Multilingual Large Language Model: A Survey of Resources, Taxonomy and Frontiers
Libo Qin, Qiguang Chen, Yuhang Zhou, Zhi Chen, Yinghui Li, Lizi Liao, Min Li, Wanxiang Che, Philip S. Yu
TL;DR
This survey addresses the lack of a unified view for multilingual large language models (MLLMs) by introducing a two-family alignment taxonomy: parameter-tuning alignment (PTA) and parameter-frozen alignment (PFA). It systematically catalogs data resources across pretraining, SFT, and RLHF stages, and provides a detailed synthesis of PTA workflows (pretraining, SFT, RLHF, and downstream finetuning) as well as PFA prompting strategies (direct, code-switching, translation-based, and retrieval-augmented). The paper also highlights emerging frontiers such as hallucination, knowledge editing, safety, fairness, language extension, and multimodality, and offers practical guidance through an organized resources appendix.
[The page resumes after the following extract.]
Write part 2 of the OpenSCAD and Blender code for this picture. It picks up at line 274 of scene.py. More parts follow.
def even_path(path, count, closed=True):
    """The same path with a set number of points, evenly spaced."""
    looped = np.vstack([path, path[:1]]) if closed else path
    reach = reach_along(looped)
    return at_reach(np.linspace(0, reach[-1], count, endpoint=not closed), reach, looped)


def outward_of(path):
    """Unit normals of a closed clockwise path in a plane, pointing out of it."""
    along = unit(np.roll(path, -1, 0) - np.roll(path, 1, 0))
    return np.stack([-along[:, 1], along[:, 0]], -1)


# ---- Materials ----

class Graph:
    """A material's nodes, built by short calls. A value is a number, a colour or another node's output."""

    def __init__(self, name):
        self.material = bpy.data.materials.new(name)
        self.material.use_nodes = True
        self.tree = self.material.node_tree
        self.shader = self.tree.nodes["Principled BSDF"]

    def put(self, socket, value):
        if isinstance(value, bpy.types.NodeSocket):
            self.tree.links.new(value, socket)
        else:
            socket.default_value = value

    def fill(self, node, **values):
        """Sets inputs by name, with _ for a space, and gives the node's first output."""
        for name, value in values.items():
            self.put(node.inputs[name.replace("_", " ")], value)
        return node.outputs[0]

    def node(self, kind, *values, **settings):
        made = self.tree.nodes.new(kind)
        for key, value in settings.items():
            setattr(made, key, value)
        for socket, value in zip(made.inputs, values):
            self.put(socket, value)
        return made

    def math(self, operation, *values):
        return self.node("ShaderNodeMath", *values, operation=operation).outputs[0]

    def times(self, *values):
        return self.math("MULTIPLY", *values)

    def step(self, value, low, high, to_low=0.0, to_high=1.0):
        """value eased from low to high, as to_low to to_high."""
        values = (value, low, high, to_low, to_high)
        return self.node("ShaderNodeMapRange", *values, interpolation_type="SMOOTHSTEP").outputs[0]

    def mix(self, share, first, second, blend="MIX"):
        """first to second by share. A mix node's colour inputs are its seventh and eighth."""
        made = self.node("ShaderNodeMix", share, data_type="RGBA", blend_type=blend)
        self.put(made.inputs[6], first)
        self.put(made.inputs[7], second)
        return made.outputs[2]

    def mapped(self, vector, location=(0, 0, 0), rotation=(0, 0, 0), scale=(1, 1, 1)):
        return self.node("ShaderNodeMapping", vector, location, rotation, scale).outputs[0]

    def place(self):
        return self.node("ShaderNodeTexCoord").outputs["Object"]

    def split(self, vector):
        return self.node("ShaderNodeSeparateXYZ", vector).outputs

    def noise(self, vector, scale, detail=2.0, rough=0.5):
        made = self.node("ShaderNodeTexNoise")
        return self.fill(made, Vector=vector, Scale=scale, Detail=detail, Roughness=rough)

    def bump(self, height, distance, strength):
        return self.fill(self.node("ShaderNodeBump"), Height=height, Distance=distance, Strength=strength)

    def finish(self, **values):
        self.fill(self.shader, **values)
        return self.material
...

Overall, the work aims to unify the MLLM literature, clarify methodological options, and accelerate progress by linking data, methods, and evaluation challenges across languages.
Abstract
Multilingual Large Language Models are capable of using powerful Large Language Models to handle and respond to queries in multiple languages, which achieves remarkable success in multilingual natural language processing tasks. Despite these breakthroughs, there still remains a lack of a comprehensive survey to summarize existing approaches and recent developments in this field. To this end, in this paper, we present a thorough review and provide a unified perspective to summarize the recent progress as well as emerging trends in multilingual large language models (MLLMs) literature. The contributions of this paper can be summarized: (1) First survey: to our knowledge, we take the first step and present a thorough review in MLLMs research field according to multi-lingual alignment; (2) New taxonomy: we offer a new and unified perspective to summarize the current progress of MLLMs; (3) New frontiers: we highlight several emerging frontiers and discuss the corresponding challenges; (4) Abundant resources: we collect abundant open-source resources, including relevant papers, data corpora, and leaderboards. We hope our work can provide the community with quick access and spur breakthrough research in MLLMs.